EXERCISE PROMPT> Write out, exactly as given, every line from the one holding "What OpenSCAD source" to the one holding "rear_hole_r = 1.2; // [0.8:0.05:2]", including both.

Stored data

────────────────

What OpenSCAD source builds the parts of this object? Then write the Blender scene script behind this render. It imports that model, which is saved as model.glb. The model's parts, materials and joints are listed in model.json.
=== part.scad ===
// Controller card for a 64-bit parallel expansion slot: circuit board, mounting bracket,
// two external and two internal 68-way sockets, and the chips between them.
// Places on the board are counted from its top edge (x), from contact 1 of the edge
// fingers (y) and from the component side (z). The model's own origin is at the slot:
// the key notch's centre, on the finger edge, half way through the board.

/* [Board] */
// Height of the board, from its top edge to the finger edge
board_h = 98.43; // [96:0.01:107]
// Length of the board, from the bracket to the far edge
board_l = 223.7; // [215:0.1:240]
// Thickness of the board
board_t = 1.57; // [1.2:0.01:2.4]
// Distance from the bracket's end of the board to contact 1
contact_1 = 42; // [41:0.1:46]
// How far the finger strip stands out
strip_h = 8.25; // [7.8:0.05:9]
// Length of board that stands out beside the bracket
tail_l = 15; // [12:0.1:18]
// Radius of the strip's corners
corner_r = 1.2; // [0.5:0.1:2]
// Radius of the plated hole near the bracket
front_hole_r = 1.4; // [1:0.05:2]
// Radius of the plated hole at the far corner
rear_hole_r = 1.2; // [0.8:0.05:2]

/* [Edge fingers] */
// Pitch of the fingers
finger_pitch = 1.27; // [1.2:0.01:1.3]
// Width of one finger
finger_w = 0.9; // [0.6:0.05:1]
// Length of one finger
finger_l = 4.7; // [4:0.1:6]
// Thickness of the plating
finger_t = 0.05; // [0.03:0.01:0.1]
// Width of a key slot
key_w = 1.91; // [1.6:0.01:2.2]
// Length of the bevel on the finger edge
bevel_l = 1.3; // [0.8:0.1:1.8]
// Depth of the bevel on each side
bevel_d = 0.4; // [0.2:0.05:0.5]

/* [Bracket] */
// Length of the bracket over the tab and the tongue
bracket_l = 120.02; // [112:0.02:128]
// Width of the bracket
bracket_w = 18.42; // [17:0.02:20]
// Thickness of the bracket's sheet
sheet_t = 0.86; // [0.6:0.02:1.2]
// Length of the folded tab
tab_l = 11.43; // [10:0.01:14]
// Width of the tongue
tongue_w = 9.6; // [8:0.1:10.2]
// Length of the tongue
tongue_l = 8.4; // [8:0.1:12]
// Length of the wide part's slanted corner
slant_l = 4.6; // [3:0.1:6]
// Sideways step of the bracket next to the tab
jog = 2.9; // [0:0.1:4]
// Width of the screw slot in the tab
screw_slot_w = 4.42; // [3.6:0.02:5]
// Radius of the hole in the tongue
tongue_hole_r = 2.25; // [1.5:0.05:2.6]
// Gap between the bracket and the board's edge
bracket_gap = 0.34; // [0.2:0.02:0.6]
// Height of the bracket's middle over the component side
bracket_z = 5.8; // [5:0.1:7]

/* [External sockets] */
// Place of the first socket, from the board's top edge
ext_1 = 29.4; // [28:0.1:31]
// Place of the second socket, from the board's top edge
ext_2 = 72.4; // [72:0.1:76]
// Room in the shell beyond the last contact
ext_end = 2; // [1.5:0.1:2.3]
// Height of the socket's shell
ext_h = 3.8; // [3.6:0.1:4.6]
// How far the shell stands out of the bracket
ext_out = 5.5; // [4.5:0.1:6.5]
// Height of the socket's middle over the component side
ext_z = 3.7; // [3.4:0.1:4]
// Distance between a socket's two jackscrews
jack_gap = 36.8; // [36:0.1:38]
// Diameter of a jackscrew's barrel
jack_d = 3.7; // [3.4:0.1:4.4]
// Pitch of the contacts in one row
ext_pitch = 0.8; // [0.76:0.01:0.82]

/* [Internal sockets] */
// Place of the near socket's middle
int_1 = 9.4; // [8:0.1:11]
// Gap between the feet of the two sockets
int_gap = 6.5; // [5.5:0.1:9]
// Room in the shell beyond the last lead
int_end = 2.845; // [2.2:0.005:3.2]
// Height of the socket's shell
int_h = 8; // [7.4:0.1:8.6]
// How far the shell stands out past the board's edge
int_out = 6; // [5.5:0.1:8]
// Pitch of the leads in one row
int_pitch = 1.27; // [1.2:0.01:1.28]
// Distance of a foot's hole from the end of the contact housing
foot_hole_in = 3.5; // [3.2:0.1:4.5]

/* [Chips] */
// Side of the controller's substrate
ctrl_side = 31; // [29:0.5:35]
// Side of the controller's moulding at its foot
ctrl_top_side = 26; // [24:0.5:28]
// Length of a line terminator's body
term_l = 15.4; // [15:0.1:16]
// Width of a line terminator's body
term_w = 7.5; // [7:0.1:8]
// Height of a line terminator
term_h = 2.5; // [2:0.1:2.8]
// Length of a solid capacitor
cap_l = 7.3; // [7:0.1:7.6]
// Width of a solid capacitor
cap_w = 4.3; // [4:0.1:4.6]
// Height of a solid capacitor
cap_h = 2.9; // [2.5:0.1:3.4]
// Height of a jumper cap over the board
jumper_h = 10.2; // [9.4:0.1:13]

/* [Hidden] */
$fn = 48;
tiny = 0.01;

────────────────

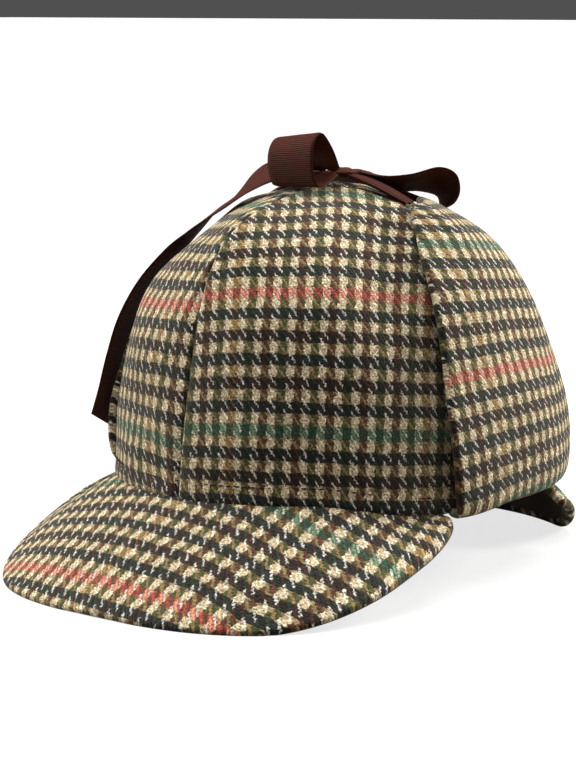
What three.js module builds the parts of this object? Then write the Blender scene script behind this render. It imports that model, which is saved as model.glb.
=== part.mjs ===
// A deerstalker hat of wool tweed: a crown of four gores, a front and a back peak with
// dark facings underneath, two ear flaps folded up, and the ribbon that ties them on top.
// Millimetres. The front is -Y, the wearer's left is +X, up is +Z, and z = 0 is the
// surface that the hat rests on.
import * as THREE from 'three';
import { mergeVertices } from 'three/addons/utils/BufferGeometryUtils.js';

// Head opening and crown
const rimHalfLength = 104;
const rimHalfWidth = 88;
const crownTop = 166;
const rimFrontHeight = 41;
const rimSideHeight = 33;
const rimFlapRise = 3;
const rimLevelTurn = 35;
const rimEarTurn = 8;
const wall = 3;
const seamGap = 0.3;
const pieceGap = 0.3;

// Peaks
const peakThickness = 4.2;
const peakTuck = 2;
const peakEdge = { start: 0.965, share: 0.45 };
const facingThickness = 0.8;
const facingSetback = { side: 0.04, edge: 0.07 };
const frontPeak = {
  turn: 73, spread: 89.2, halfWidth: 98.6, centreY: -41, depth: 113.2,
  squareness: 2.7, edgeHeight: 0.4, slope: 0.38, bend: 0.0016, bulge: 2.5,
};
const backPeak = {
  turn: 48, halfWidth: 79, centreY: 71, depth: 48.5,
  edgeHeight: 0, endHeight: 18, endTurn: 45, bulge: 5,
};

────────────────

RESULT>
What OpenSCAD source builds the parts of this object? Then write the Blender scene script behind this render. It imports that model, which is saved as model.glb. The model's parts, materials and joints are listed in model.json.
=== part.scad ===
// Controller card for a 64-bit parallel expansion slot: circuit board, mounting bracket,
// two external and two internal 68-way sockets, and the chips between them.
// Places on the board are counted from its top edge (x), from contact 1 of the edge
// fingers (y) and from the component side (z). The model's own origin is at the slot:
// the key notch's centre, on the finger edge, half way through the board.

/* [Board] */
// Height of the board, from its top edge to the finger edge
board_h = 98.43; // [96:0.01:107]
// Length of the board, from the bracket to the far edge
board_l = 223.7; // [215:0.1:240]
// Thickness of the board
board_t = 1.57; // [1.2:0.01:2.4]
// Distance from the bracket's end of the board to contact 1
contact_1 = 42; // [41:0.1:46]
// How far the finger strip stands out
strip_h = 8.25; // [7.8:0.05:9]
// Length of board that stands out beside the bracket
tail_l = 15; // [12:0.1:18]
// Radius of the strip's corners
corner_r = 1.2; // [0.5:0.1:2]
// Radius of the plated hole near the bracket
front_hole_r = 1.4; // [1:0.05:2]
// Radius of the plated hole at the far corner
rear_hole_r = 1.2; // [0.8:0.05:2]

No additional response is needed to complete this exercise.